_Recorded information_
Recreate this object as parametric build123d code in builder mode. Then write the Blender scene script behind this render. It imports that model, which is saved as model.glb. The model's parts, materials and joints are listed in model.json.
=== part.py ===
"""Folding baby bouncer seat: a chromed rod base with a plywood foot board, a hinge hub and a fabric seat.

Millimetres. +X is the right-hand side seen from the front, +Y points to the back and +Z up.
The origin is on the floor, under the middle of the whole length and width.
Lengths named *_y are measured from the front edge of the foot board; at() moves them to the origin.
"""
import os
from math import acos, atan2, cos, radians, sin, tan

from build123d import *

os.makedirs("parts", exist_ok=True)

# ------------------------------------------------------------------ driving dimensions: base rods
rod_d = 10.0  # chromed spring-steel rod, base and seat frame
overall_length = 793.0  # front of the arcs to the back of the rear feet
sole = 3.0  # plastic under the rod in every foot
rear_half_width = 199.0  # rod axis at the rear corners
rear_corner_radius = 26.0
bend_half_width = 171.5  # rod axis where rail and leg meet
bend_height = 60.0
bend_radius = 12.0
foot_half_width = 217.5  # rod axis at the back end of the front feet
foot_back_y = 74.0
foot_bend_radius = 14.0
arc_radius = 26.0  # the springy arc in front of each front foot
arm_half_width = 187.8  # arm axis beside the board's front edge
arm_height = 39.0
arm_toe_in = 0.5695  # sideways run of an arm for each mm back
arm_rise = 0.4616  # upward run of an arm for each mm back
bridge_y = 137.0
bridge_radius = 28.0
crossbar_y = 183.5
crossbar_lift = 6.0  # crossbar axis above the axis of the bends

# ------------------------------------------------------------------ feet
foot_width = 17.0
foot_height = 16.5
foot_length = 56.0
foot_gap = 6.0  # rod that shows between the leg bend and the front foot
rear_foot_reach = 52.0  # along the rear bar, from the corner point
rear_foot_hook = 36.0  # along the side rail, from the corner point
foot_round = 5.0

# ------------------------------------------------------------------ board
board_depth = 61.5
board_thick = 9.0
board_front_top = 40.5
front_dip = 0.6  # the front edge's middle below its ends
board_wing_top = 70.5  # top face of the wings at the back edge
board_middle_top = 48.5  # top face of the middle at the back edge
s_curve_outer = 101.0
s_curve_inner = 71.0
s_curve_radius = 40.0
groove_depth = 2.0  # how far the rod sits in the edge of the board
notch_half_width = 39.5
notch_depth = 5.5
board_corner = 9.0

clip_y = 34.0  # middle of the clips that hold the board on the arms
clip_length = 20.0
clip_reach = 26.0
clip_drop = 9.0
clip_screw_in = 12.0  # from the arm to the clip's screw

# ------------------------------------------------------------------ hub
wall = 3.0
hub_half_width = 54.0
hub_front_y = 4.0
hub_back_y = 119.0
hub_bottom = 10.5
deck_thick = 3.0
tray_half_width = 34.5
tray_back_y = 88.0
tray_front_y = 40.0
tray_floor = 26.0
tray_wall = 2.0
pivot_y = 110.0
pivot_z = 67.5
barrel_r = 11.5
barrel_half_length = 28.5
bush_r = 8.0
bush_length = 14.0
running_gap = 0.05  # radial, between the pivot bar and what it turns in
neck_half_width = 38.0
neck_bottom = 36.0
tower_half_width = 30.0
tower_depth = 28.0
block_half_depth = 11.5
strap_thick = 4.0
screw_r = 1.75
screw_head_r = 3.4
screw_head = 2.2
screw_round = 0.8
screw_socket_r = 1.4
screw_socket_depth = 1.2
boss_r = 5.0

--

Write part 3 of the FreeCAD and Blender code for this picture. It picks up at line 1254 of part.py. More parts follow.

--

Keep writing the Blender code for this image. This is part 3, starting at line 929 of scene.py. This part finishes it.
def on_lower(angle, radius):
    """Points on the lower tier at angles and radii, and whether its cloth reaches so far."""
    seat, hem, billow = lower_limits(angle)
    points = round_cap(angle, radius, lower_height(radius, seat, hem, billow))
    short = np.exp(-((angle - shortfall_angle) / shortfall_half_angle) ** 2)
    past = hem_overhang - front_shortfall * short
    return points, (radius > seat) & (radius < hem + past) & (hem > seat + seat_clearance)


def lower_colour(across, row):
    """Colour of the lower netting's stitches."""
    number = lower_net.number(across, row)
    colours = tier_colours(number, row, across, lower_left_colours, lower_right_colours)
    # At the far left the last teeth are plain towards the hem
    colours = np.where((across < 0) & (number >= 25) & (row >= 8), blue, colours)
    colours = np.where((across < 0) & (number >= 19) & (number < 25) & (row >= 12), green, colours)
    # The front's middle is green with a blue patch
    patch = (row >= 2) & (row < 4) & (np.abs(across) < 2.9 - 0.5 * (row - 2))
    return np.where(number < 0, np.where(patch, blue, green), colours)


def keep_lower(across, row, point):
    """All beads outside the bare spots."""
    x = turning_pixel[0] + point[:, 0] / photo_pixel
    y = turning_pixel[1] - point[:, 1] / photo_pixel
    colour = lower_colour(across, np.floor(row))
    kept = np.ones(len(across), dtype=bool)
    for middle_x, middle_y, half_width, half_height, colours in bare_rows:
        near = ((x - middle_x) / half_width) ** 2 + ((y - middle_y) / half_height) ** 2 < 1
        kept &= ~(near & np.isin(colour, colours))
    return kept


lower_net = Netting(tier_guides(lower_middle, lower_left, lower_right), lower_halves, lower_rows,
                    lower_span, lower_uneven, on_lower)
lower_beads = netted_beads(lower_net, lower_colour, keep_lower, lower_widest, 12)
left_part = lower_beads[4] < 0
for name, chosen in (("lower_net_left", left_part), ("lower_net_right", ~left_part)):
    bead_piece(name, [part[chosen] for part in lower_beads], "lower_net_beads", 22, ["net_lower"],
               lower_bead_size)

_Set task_
Above are the records. Copy the lines beginning at the one that has "Recreate this object" and ending with the one that has "a fabric seat.", unchanged.

_Full solution_
Recreate this object as parametric build123d code in builder mode. Then write the Blender scene script behind this render. It imports that model, which is saved as model.glb. The model's parts, materials and joints are listed in model.json.
=== part.py ===
"""Folding baby bouncer seat: a chromed rod base with a plywood foot board, a hinge hub and a fabric seat.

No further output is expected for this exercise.